Handke, il Nobel che difese Miloševic: l’atto d’accusa di Neziraj allo scrittore
In scena l’opera del drammaturgo kosovaro. Tra gli attori l’italiano Klaus Martini: «Ancora oggi odio e tanta paura»

Nel 2019 lo scrittore austriaco Peter Handke fu insignito del Premio Nobel per la Letteratura. E subito si riaccesero le polemiche su questo scrittore che era arrivato a negare i crimini di guerra nell’ex-Jugoslavia e aveva preso le difese di Milošević, partecipando anche al suo funerale. La questione era se fosse giusto insignire di un premio così prestigioso un autore che aveva dimostrato poca o nulla sensibilità per fatti contrari alla dignità umana?
Attorno a questa domanda e al doppio volto di Handke, da una parte grande scrittore dall’altra irriducibile negazionista, ruota “Handke Project or Justice for Peter’s Stupidities”, uno spettacolo multinazionale scritto del drammaturgo kosovaro Jeton Neziraj, diretto da Berta Neziraj che riunisce sei attori da Kosovo, Bosnia ed Erzegovina, Italia e Germania.
A raccontarci lo spettacolo che arriva questa sera (sabat 23 luglio) alle 20.45 al Teatro Ristori, uno degli interpreti, il giovane attore italo-albanese Klaus Martini.
«Come detto – racconta Martini – il progetto affronta la figura di Peter Handke e si interroga sulla sua vicinanza a Milošević e più in generale alla Serbia post-titina. Ciò che ha mosso all’inizio Neziraj è stata l’assegnazione del Nobel a un autore che era arrivato a sostenere che la strage di Srebrenica non era accaduta. E per chi come Neziraj i fatti accaduti in quei territori hanno ancora un peso molto forte e sono ferite aperte, non è ammissibile prescindere dai valori umani ed etici, anche se si tratta di un grande scrittore. Perché alla libertà d’espressione deve accompagnarsi un profondo etico senso della responsabilità. Figure autorevoli, come Handke, non possono abusare della loro posizione per fini politici o peggio propagandistici.
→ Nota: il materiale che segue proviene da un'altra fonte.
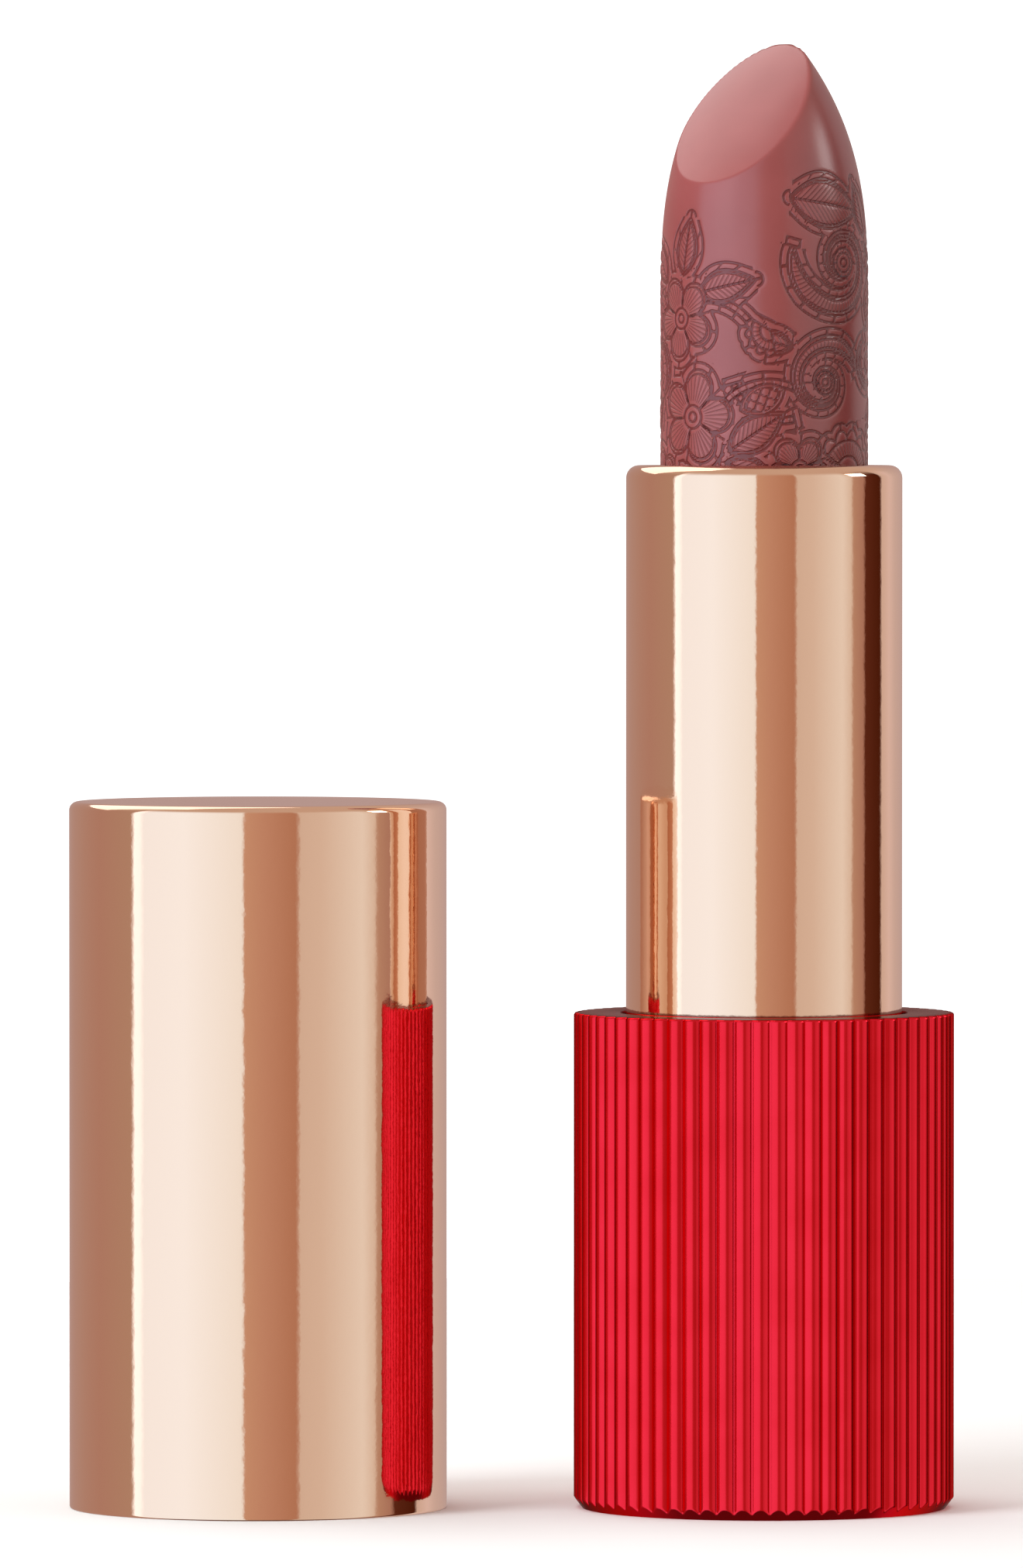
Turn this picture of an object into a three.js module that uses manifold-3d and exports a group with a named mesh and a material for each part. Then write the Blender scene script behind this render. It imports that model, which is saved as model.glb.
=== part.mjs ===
// A twist-up lipstick, open, with its cap standing beside it.
//
// Millimetres, +Z up. The origin is the centre of the case's underside, on the axis that the
// base, the tube and the lipstick stick share. The cap stands on the same surface, mouth down,
// on an axis of its own to the left.
//
// How it works: the fluted base holds a slotted guide tube. A spiral sleeve, fixed inside the
// polished tube, turns around that guide. Two lugs on the stick's cup pass through the guide's
// upright slots into the spiral's two grooves, so turning the tube raises or lowers the stick.

import * as THREE from "three";
import { mergeVertices } from "three/addons/utils/BufferGeometryUtils.js";
import Module from "manifold-3d";

// ---- Driving dimensions ----

const STICK_R = 6.05; // a 12.1 mm stick, the trade's common mould size
const BASE_R = 11.1; // over the crests of the flutes
const CAP_R = 11.0;
const TUBE_R = 8.05;

const BASE_TOP = 28.9; // the ledge that the cap seats on
const TUBE_TOP = 60.8;
const SHOULDER = 69.7; // where the stick's nose starts, at full rise
const NOSE = 17.8; // the nose's length, before the slanting cut takes its point
const CUT_Z = 83.35; // the height of the slanting cut on the axis
const CUT_SLOPE_X = 0.69; // its rise to the right
const CUT_SLOPE_Y = 0.865; // and to the back
const CAP_LENGTH = 41.2;
const CAP_X = -29.5; // where the cap stands

const FLUTES = 66;
const FLUTE_DEPTH = 0.25;
const FLUTE_LAND = 0.55; // the share of each pitch that is crest

const STROKE = 27.5; // full rise of the stick
const TURNS = 1.5; // of the tube, for that rise

const PLAY = 0.1; // running clearance, on the radius
const FIT = 0.05; // clearance between pieces that don't move on each other

// ---- The radial stack, from the stick outwards ----

const CUP_IN = STICK_R + FIT;
const CUP_OUT = CUP_IN + 0.4;
const GUIDE_IN = CUP_OUT + PLAY;
const GUIDE_OUT = GUIDE_IN + 0.45;
const SPIRAL_IN = GUIDE_OUT + PLAY;
const SPIRAL_OUT = SPIRAL_IN + 0.42;
const TUBE_IN = SPIRAL_OUT + FIT;

// ---- The stack of heights ----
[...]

E lo spettacolo, pur con un andamento non meramente di denuncia, ma a tratti con ironia sarcasmo e anche con punte surreali, prende una posizione molto forte e diretta: il Nobel ad Handke è un atto eticamente e moralmente scorretto rispetto a persone che in quella guerra hanno perso vite, affetti e cose. Infine Naziraj si chiede cosa succederebbe se oggi si premiassero personalità vicine a Putin o ai suoi generali».
In una scenografia molto scarna, un lungo tappeto grigio che si innalza verso il fondo, con un parallelepipedo, che è panca e bara...
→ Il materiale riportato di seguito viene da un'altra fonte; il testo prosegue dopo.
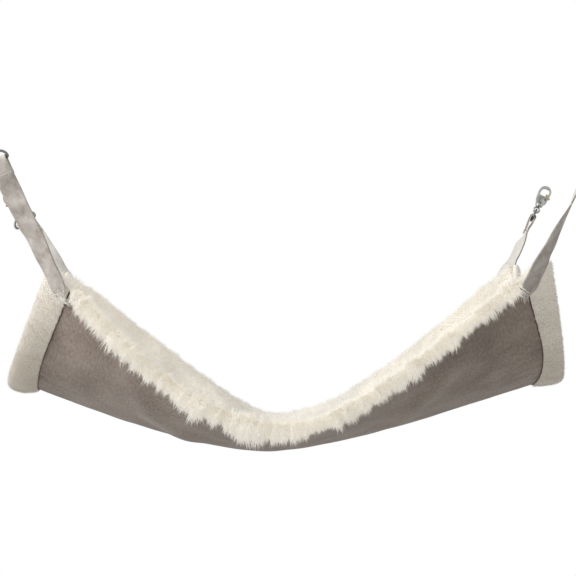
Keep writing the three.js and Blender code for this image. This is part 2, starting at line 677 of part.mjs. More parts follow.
// One corner: strap, ring, eye and clip hang in each other as a chain of groups
function cornerChain(bed, corner) {
  const frame = strapFrame(corner);
  const name = (part) => `${corner.name}_${part}`;
  bed.add(piece(name('strap_end'), strapEnd(frame), STRAP_SUEDE));

  const strap = new THREE.Group();
  strap.name = name('strap_group');
  strap.applyMatrix4(frame.matrix);
  const outerInset = STRAP_LAYER + CLEARANCE;
  strap.add(piece(name('strap'), strapLayer(corner.length, corner.twist, outerInset), STRAP_SUEDE));
  strap.add(piece(name('strap_lining'), strapLayer(corner.length, corner.twist, 0), STRAP_BACKING));
  bed.add(strap);

  const ring = new THREE.Group();
  ring.name = name('ring_group');
  ring.position.z = corner.length;
  ring.rotation.z = corner.twist;
  ring.add(piece(name('d_ring'), dRing(), DARK_STEEL));
  strap.add(ring);

  const eye = new THREE.Group();
  eye.name = name('eye_group');
  eye.position.z = RING_HEIGHT + half(EYE_HOLE) - half(RING_WIRE) - CLEARANCE;
  eye.add(piece(name('swivel_eye'), swivelEye(), STEEL));
  ring.add(eye);

  const clip = new THREE.Group();
  clip.name = name('clip_group');
  clip.rotation.z = spinToFront(frame, corner);
  clip.add(piece(name('clip_body'), clipBody(), STEEL));
  clip.add(piece(name('gate'), clipGate(), BRASS));
  clip.add(piece(name('gate_pin'), gatePin(), DARK_STEEL));
  clip.add(piece(name('gate_spring'), gateSpring(), STEEL));
  eye.add(clip);
  return clip;
}

// How far a clip turns on its eye so that it lies flat to the front with its gate away from the bed
function spinToFront(frame, corner) {
  const x = frame.x.clone().applyAxisAngle(frame.z, corner.twist);
  const y = frame.y.clone().applyAxisAngle(frame.z, corner.twist);
  const wanted = new THREE.Vector3(corner.side, 0, 0);
  return Math.atan2(wanted.dot(y), wanted.dot(x));
}

const FRONT = { depth: -1, length: FRONT_STRAP_LENGTH, sideLean: FRONT_SIDE_LEAN, lean: FRONT_LEAN };
const BACK = { depth: 1, length: BACK_STRAP_LENGTH, twist: BACK_TWIST, lean: BACK_LEAN };
const LEFT = { side: -1, inset: LEFT_STRAP_INSET };
const RIGHT = { side: 1, inset: RIGHT_STRAP_INSET };
const CORNERS = [
  { name: 'front_left', ...LEFT, ...FRONT, twist: FRONT_LEFT_TWIST },
  { name: 'front_right', ...RIGHT, ...FRONT, twist: FRONT_RIGHT_TWIST },
  { name: 'back_left', ...LEFT, ...BACK, sideLean: BACK_LEFT_LEAN },
  { name: 'back_right', ...RIGHT, ...BACK, sideLean: BACK_RIGHT_LEAN },
];

function catBed() {
  const bed = new THREE.Group();
  bed.add(piece('outer_shell', outerShell(), SUEDE));
  bed.add(piece('fleece_lining', fleeceLining(), FLEECE));
  bed.add(piece('left_hem', endHem(-1), FLEECE));
  bed.add(piece('right_hem', endHem(1), FLEECE));
  const clips = CORNERS.map((corner) => cornerChain(bed, corner));
  bed.updateMatrixWorld(true);
  const middle = new THREE.Vector3();
  for (const clip of clips) {
    middle.addScaledVector(clip.localToWorld(new THREE.Vector3(0, 0, SEAT_HEIGHT)), 1 / clips.length);
  }
  bed.position.sub(middle);
  return bed;
}

const group = new THREE.Group();
group.add(catBed());

export default group;
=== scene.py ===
# %% [markdown]
# A hanging cat bed. It is a hammock of two cloths, a smooth suede-like one outside and a long-pile
# fleece inside, slung by four sewn straps that end in D rings and swivel snap clips. The packed
# model gives the bodies, the joints and the room that each part takes. This script dresses them:
# cloth that drapes by a rule, a pile of real tufts, sewn straps, thread and cast metal.

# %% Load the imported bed, the frame for all that follows
import json
import math
import bmesh
import bpy
import numpy as np
from mathutils import Matrix, Vector


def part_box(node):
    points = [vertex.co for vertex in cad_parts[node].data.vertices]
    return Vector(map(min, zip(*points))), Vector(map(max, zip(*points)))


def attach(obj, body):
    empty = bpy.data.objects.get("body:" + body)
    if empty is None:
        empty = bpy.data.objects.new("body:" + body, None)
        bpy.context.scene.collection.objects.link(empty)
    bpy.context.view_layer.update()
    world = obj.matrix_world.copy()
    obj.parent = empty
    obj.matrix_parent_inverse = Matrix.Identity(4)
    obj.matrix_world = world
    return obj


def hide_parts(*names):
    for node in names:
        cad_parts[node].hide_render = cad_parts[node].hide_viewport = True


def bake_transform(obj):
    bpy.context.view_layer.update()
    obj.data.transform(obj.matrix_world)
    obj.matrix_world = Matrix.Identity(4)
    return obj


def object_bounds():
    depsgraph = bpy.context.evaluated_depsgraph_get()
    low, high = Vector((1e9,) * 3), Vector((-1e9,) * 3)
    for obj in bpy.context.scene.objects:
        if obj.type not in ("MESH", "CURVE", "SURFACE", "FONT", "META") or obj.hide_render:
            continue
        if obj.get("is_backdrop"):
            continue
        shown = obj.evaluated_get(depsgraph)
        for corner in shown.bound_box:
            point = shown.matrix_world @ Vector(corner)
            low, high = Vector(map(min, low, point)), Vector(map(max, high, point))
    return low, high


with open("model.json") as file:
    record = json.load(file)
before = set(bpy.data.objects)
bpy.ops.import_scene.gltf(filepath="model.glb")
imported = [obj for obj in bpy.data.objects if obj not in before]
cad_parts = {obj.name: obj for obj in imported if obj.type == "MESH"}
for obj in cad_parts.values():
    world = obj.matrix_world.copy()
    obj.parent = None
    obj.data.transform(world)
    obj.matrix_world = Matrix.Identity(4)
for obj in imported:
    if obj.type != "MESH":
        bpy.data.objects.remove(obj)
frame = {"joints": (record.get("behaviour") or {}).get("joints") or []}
cad_low, cad_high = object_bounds()
joints = {joint["name"]: joint for joint in frame["joints"]}
CORNERS = ["front_left", "front_right", "back_left", "back_right"]
SIDES = ((-1, "left"), (1, "right"))

# %% [markdown]
# The camera stands almost level with the bed and far off, so the bed is seen nearly without
# perspective. A long lens gives that view. The camera comes first, because every later choice of
# detail depends on how large a millimetre is in the picture: about one pixel.

# %% The camera
CAMERA_TARGET = Vector((0.0028, 0, -0.1261))
CAMERA_DISTANCE, CAMERA_REACH = 3.906, 50
CAMERA_ELEVATION = math.radians(0.4)
CAMERA_LENS = 244.9

scene = bpy.context.scene
scene.view_settings.view_transform = "Standard"


def in_scene(name, data):
    """A new object with its data, linked to the scene."""
    made = bpy.data.objects.new(name, data)
    scene.collection.objects.link(made)
    return made


def stand(made, place, back):
    """Puts a camera or a lamp at a place, with its back turned to the direction back."""
    made.location = place
    made.rotation_mode = "QUATERNION"
    made.rotation_quaternion = back.to_track_quat("Z", "Y")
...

«Lo spettacolo si struttura per quadri con diversi registri espressivi, per cui si passa dall’interpretazione in prima persona, ad esempio Handke è interpretato a turno da tutti e sei gli attori, a momenti di pura narrazione in terza persona».
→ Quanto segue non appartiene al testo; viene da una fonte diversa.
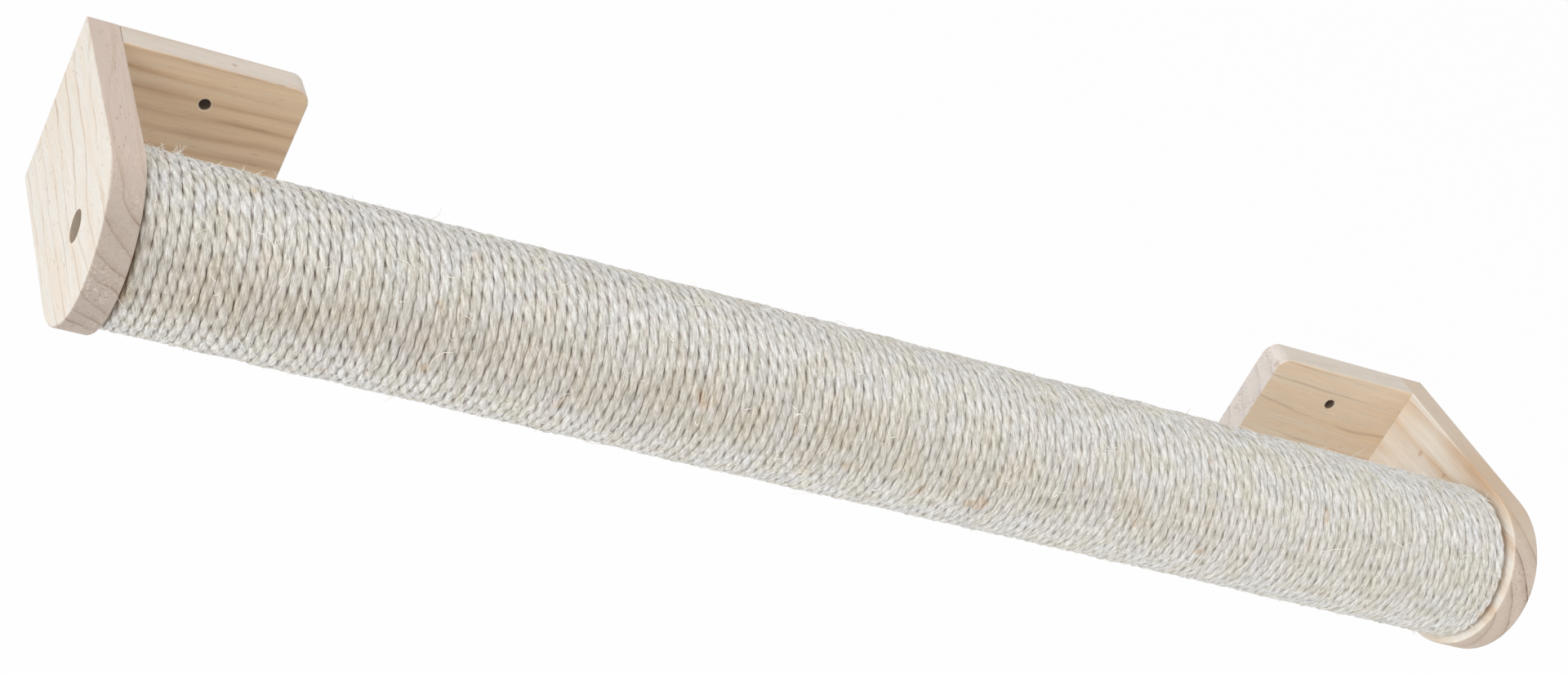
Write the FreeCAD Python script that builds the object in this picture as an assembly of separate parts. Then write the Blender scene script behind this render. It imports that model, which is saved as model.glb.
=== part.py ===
import FreeCAD, Part
import math
import os

from FreeCAD import Vector

# Wall-mounted cat scratching post: a rope-wound tube held level between two wooden L brackets.
# Millimetres. X runs along the post, +Y into the wall, +Z up.
# The origin lies on the wall plane, midway between the brackets, at the post's height.

# Driving sizes of the whole
post_length = 850.0
board_width = 100.0
board_depth = 175.0
board_thickness = 18.0

# Wall plates and their screw holes
plate_length = 104.0
plate_thickness = 18.0
plate_corner_radius = 9.0
screw_hole_diameter = 6.5
screw_spacing = 55.0
hole_rim_chamfer = 0.4

# Rounding worked onto the arrises of the boards and plates
eased_edge = 1.0

# Dowels that pin each plate's end into its board
dowel_diameter = 8.0
dowel_length = 30.0
dowel_in_board = 12.0
dowel_spacing = 60.0
dowel_chamfer = 1.0
dowel_end_gap = 0.5

# Core tube and the plugs in its ends
tube_diameter = 80.0
tube_wall = 4.0
plug_length = 30.0

# Rope wound on the tube
rope_diameter = 5.5
turn_gap = 0.5
wound_turns = 12
rope_sides = 6
points_per_turn = 48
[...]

Nel copione c’è anche il personaggio di un attore serbo che si rifiuta di lavorare nello spettacolo.
«Si è vero, questo è accaduto: ben tre attori serbi hanno rifiutato di parteciparvi, probabilmente per timore di ritorsioni e del resto l’accoglienza a Belgrado, dove l’abbiamo replicato per due volte è stata discretamente positiva quella del pubblico, ma molto fredda quella della critica. Con molti giornali che hanno criticato duramente il lavoro. C’è stato poi il caso dell’attore Arben Bajraktaraj molto popolare in tutti i Balcani al punto da essere fermato per strada, grazie alla serie tv Besa, che dopo lo spettacolo diversi tabloidi hanno apostrofato con frasi tipo, “con che diritto questo albanese viene a parlare male del nostro amato Handke”. Oppure “chi sono questo artisti per dirci cosa sono stati i crimini di guerra?”.
Perché le tensioni nei Balcani sono lontane da essere ricomposte, in particolare quella tra Kossovo e Serbia?
«Anche se, ha detto recentemente il regista Naziraj in un’intervista, sempre più persone stanno iniziando a rendersi conto che il loro nemico non sono i serbi o gli albanesi, ma la classe politica corrotta, i nazionalisti e gli ex signori della guerra, che per preservare i privilegi, alimentano l’odio e la paura».